Choosing Correct Duct Diameter and Max Run Length

After planning the route and fitting rigid metal sections, the next consideration is selecting the proper duct diameter and ensuring the total run does not exceed manufacturer and code limits.

A 4‑inch smooth metal duct is standard for most residential dryers; larger commercial units may require 5‑ or 6‑inch ducts. Larger diameter reduces static pressure and lint buildup but must match dryer outlet and vent hood.

Total equivalent length—counting fittings’ length penalties—should stay within the dryer manufacturer’s maximum, commonly 25–35 feet for nonflex metal.

Shorter runs and fewer fittings preserve performance and reduce fire risk; always follow local code.

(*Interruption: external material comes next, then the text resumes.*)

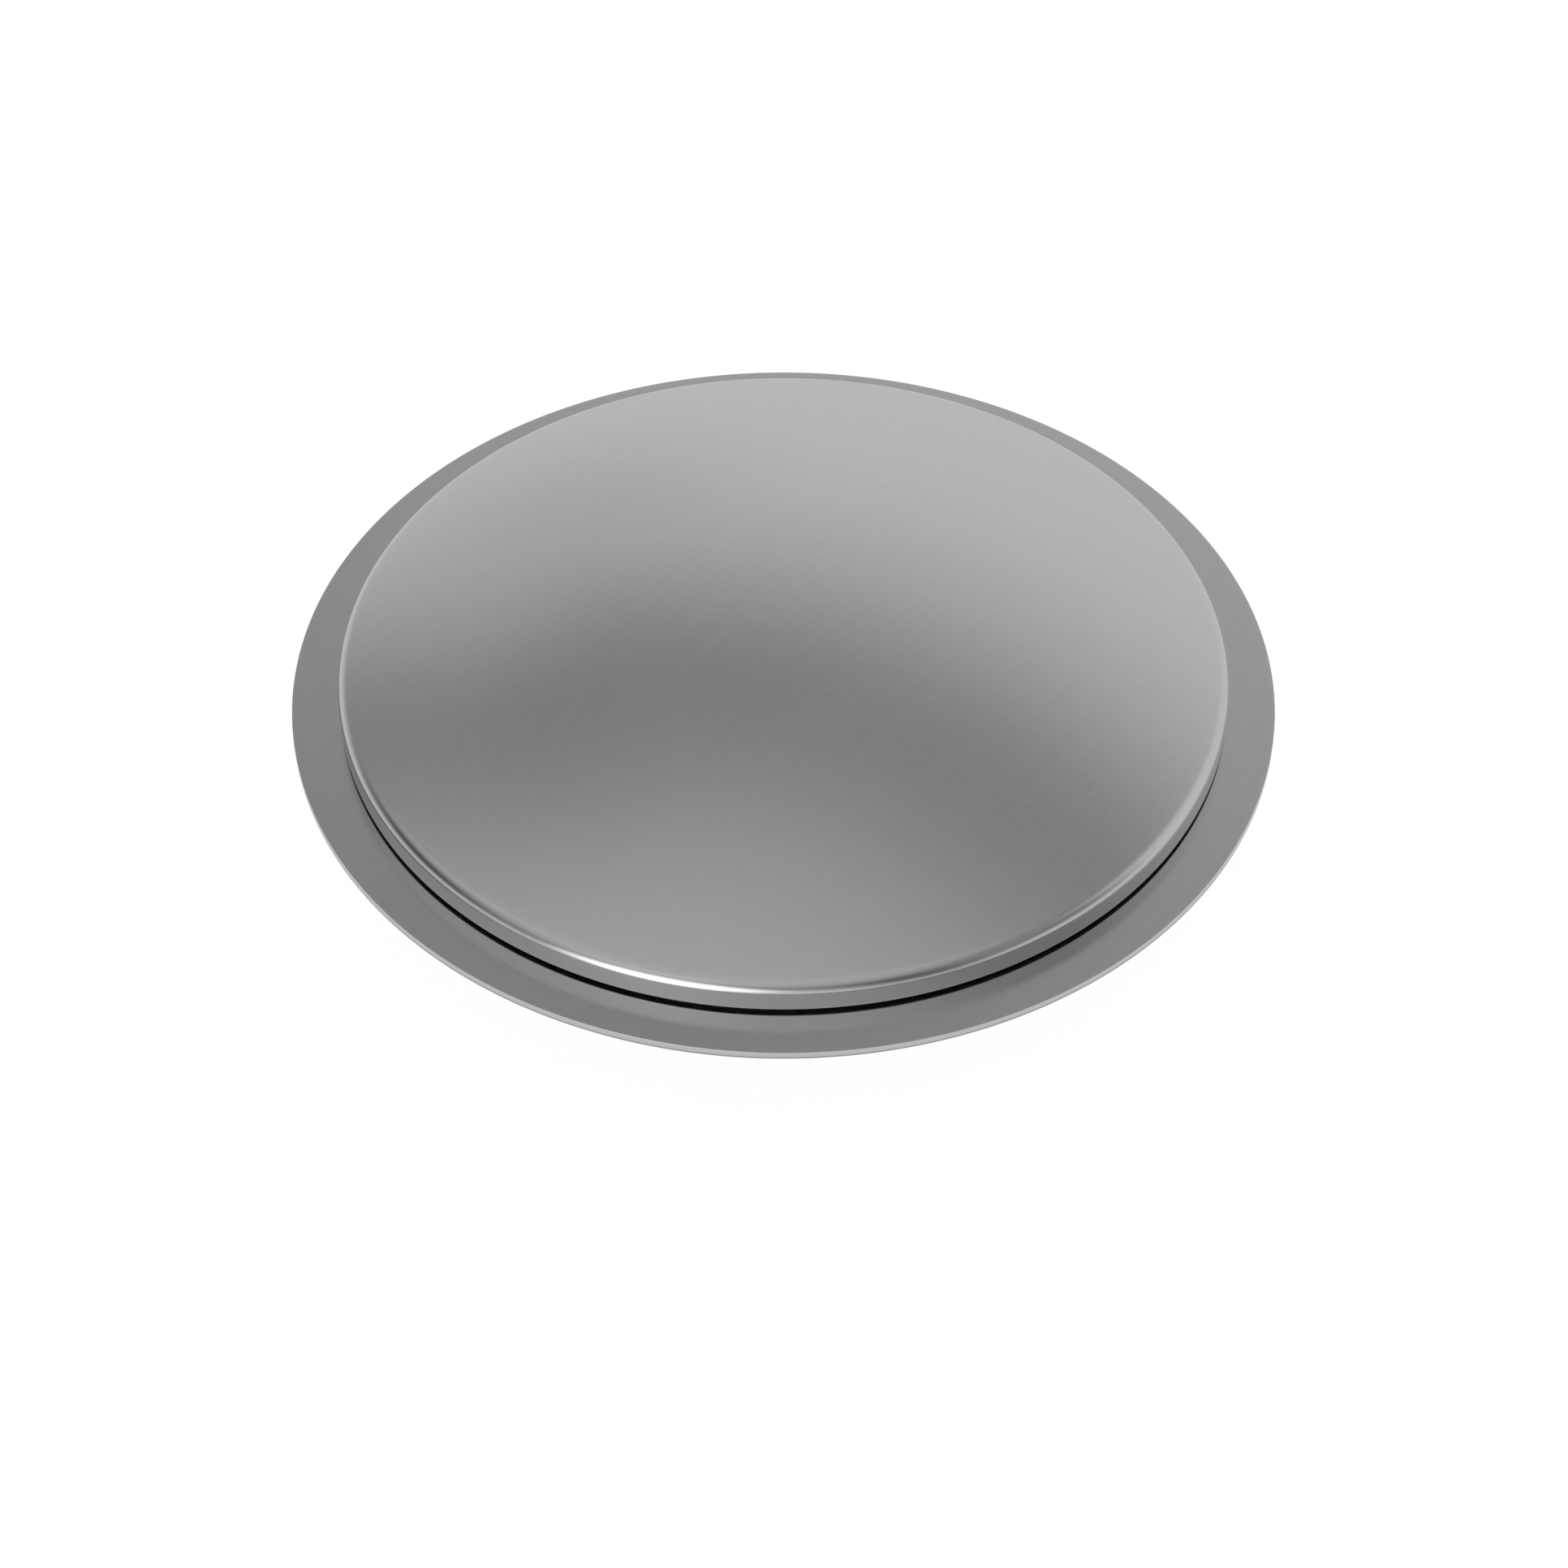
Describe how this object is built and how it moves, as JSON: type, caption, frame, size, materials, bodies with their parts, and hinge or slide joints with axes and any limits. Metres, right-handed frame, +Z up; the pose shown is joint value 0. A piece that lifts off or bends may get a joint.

Avoiding Sharp Bends and Long Runs for Airflow

When dryer ducts include sharp bends or long, convoluted runs, airflow is considerably reduced and lint accumulates at those constrictions, increasing drying times and fire risk.

Proper routing minimizes resistance and maintenance. Routing should favor straight, short paths and gentle curves. Consider these practical guidelines:

• Keep runs as short as the layout allows to preserve airflow.
• Limit bends; use gentle sweeps rather than 90-degree turns.
• Use smooth-walled, rigid ducting where permitted to reduce turbulence.
• Support ducts to prevent sagging, which traps lint.
• Plan termination location to avoid unnecessary length and to enable easy cleaning.

These measures improve efficiency and safety.

Proper Ways to Join Metal Duct Sections

Join metal dryer duct sections using methods that create a secure, low-resistance airflow path while preventing lint escape and minimizing vibration. Fit sections snugly with male ends inserted into female ends, aligning seams to maintain internal smoothness.

Use approved crimped couplings or smooth connector pieces for changes in diameter. Support joints with duct straps or hangers spaced to prevent sagging and stress on connections.

Verify overlaps face downstream to reduce lint accumulation at seams. Inspect joints for gaps and correct misalignment that causes turbulence.

Maintain accessibility for periodic cleaning and replace corroded or crushed sections promptly to preserve airflow and safety.

Fasteners and Tape: What’s Allowed and What to Avoid

Proper mechanical connections and secure supports set the stage for selecting fasteners and tape that will hold dryer vent ducts together without restricting airflow or creating fire hazards.

Metal foil tape rated for HVAC use is acceptable; avoid cloth duct tape and non‑rated adhesives. Use corrosion‑resistant screws or rivets sparingly to join metal ducts, placing heads outside airflow.

Staples and excessive fasteners that deform the duct are discouraged. Seal joints to prevent lint escape while preserving smooth interior surfaces.

• Acceptable: UL‑approved foil HVAC tape
• Avoid: cloth duct tape
• Use: self‑tapping sheet‑metal screws
• Avoid: staples through the duct interior
• Consider: rivets for long runs

Vent Termination Options and Selecting a Hood

The choice of dryer vent hood affects airflow, lint shedding, and resistance to pests, so common styles like louvered, flap, and magnetic hoods are compared for their pros and cons.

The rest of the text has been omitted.